How would the stats functions typically work for weight matrices? Would it be comparable to broadcasting the weighted stats function across both weights and data (either colwise or rowwise)?

Yes; the mean across, say, the first row would just be the same as taking the weighted mean of that row, using the weights in the first row of the weight matrix.

ParadaCarleton avatar Dec 23 '21 00:12 ParadaCarleton

Could you show a concrete example where you would use weight matrices?

In general I think it could make sense to allow any weight arrays, but that would require carefully checking that all functions taking AbstractWeights are correctly written to handle them. Notably, they should check that data and weights have identical shapes to avoid incorrect or surprising behaviors (e.g. with data=[1, 2, 3, 4] and weights=[1 2; 3 4], which should probably not be allowed).

Also note that currently weight vectors are automatically broadcasted when computing e.g. the mean over dimensions:

julia> mean(rand(3, 4), weights(rand(4)), dims=2)
3×1 Matrix{Float64}:
 0.6384569311824672
 0.3961733566525447
 0.6022251466078608

If we allow weight matrices, we will have to make sure they don't interfere with this behavior.

nalimilan avatar Jan 13 '22 14:01 nalimilan

Could you show a concrete example where you would use weight matrices?

The current use case is MCMC samples where I have a set of weights that can vary across multiple dimensions (namely I want weight[2,4] to represent the weight of the second sample of the 4th chain in a collection).

A more general use case is any study design where you have unequal probabilities of sampling the same person across time for followup -- for instance, we might oversample participants of one group by a factor of 2 at the start, but follow up with them increasingly often as time goes on (if we expect this group to have higher dropout rates, requiring us to sample them more frequently to get enough data).

ParadaCarleton avatar Jan 13 '22 17:01 ParadaCarleton

My 2 cents: One fairly common case where this would be useful is for spatial data, e.g., variables of a climate model.

For example, if I want to take the zonal mean of some variable (e.g., surface temperature, a 2D array), weighted by the area of each grid cell (thus with weights as a 2D array), I'd like to do

julia> mean(temperature, weights(area), dims=1)

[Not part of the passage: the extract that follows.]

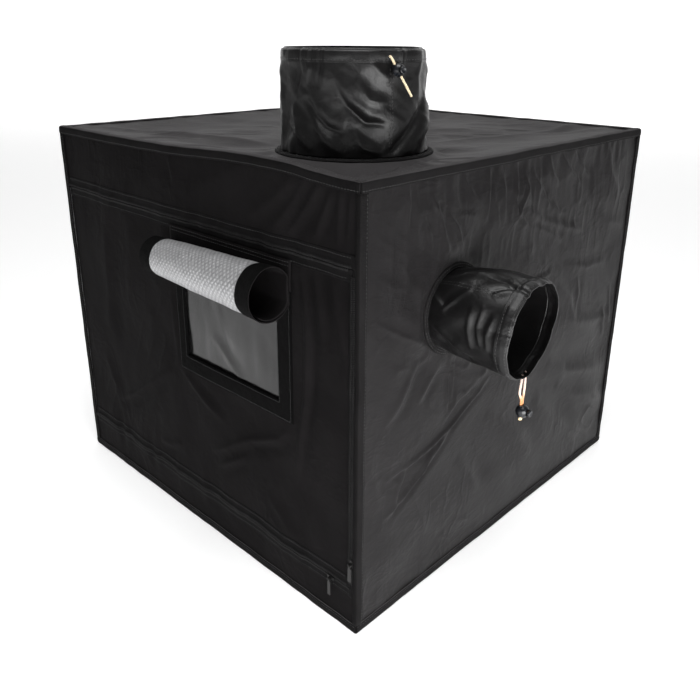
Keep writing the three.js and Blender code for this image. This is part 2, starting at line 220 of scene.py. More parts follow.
RIGHT_FOLDS = [
    # Short folds hanging from the roof's edge.
    (((-232, 512), (-232, 494), (-236, 466)), 2.2, 2.6),
    (((-216, 484), (-202, 462), (-196, 440)), 1.8, 2.6),
    (((-198, 500), (-180, 466), (-166, 430)), 2.4, 3),
    (((-170, 474), (-152, 456), (-136, 424)), 2.4, 3),
    (((-142, 514), (-122, 486), (-104, 472)), 1.6, 3.5),
    (((-152, 470), (-128, 466), (-112, 460)), 1.4, 2.4),
    (((-92, 516), (-92, 488), (-94, 452)), 2.4, 3),
    (((-64, 504), (-62, 474), (-56, 444)), 2.0, 3),
    (((-78, 470), (-72, 452), (-66, 440)), 1.8, 2.4),
    (((-30, 518), (-34, 492), (-38, 468), (-27, 446), (-14, 466), (-4, 486)), 2.6, 3),
    (((-16, 500), (-6, 474), (2, 456)), 1.8, 2.6),
    (((2, 500), (20, 474), (40, 456)), 2.2, 3.5),
    (((24, 480), (40, 456), (56, 442)), 1.8, 2.6),
    (((38, 516), (50, 488), (70, 470)), 2.2, 3.5),
    (((64, 520), (90, 492), (134, 462)), 2.6, 4),
    (((96, 516), (118, 496), (160, 470)), 2.0, 4),
    (((-24, 452), (-8, 436), (6, 424)), 1.6, 2.4),
    (((-10, 452), (40, 430), (110, 408), (150, 400)), 2.4, 5),
    (((10, 428), (60, 410), (96, 392)), 1.8, 4),
    (((60, 452), (76, 436), (98, 428)), 1.6, 2.6),
    (((120, 420), (128, 404), (146, 396)), 1.2, 3),
    # Pulled lines left of and below the flange.
    (((-210, 400), (-206, 374), (-208, 346)), 1.8, 2.6),
    (((-206, 316), (-236, 276), (-262, 252)), 2.6, 6),
    (((-166, 300), (-186, 282), (-206, 262)), 2.6, 5),
    (((-149, 306), (-148, 268), (-150, 228)), 2.4, 2.4),
    (((-140, 302), (-139, 266), (-142, 236)), 1.8, 2.2),
    (((-120, 296), (-112, 288), (-96, 284)), 1.6, 2.6),
    (((-62, 248), (-92, 228), (-134, 208), (-176, 196), (-256, 184)), 4.0, 3.2),
    (((-134, 204), (-170, 182), (-206, 160), (-258, 134)), 3.8, 3.4),
    (((-160, 196), (-186, 176), (-204, 156)), 2.0, 2.8),
    (((-220, 190), (-238, 160), (-246, 130)), 1.8, 3.4),
    (((-286, 230), (-276, 190), (-262, 150)), 2.0, 6),
    (((-90, 250), (-130, 236), (-160, 216)), 1.6, 3.4),
    # The wide soft waves that run down to the far corner.
    (((100, 286), (150, 262), (210, 246), (280, 238)), 3.0, 10),
    (((84, 216), (140, 186), (200, 170), (270, 150)), 3.4, 11),
    (((120, 170), (170, 138), (240, 112), (286, 84)), 3.0, 11),
    (((60, 170), (110, 120), (160, 84), (220, 50)), 2.6, 13),
    (((-60, 190), (-20, 160), (30, 120), (60, 80)), 2.4, 12),
    (((10, 356), (40, 352), (70, 354)), 1.8, 3),
    (((110, 356), (170, 340), (240, 334)), 2.0, 6),
    (((90, 330), (130, 300), (150, 262)), 2.0, 7),
    (((150, 330), (156, 300), (150, 270)), 1.6, 4),
    (((246, 260), (252, 230), (264, 204)), 2.4, 5),
    (((262, 290), (270, 250), (276, 224)), 1.8, 4),
    (((-120, 150), (-90, 120), (-70, 84)), 1.8, 10),
    (((-230, 120), (-190, 96), (-150, 60)), 1.6, 10),
    (((200, 520), (214, 470), (250, 430)), 1.8, 8),
    (((190, 420), (230, 396), (280, 384)), 1.8, 7),
]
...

but this currently throws with temperature = rand(2,2) and area = rand(2,2):

ERROR: DimensionMismatch: Inconsistent array dimension.
Stacktrace:
 [1] #wsum!#11
   @ ~/.julia/packages/StatsBase/XgjIN/src/weights.jl:589 [inlined]
 [2] #sum!#12
   @ ~/.julia/packages/StatsBase/XgjIN/src/weights.jl:615 [inlined]
 [3] sum!
   @ ~/.julia/packages/StatsBase/XgjIN/src/weights.jl:615 [inlined]
 [4] _mean!(R::Matrix{Float64}, A::Matrix{Float64}, w::Weights{Float64, Float64, Vector{Float64}}, dims::Int64)
   @ StatsBase ~/.julia/packages/StatsBase/XgjIN/src/weights.jl:644
 [5] _mean
   @ ~/.julia/packages/StatsBase/XgjIN/src/weights.jl:669 [inlined]
 [6] #mean#15
   @ ~/.julia/packages/StatsBase/XgjIN/src/weights.jl:665 [inlined]
 [7] kwcall(::NamedTuple{(:dims,), Tuple{Int64}}, ::typeof(mean), A::Matrix{Float64}, w::Weights{Float64, Float64, Vector{Float64}})
   @ StatsBase ~/.julia/packages/StatsBase/XgjIN/src/weights.jl:665
 [8] top-level scope
   @ REPL[400]:1 

briochemc avatar Jan 30 '23 01:01 briochemc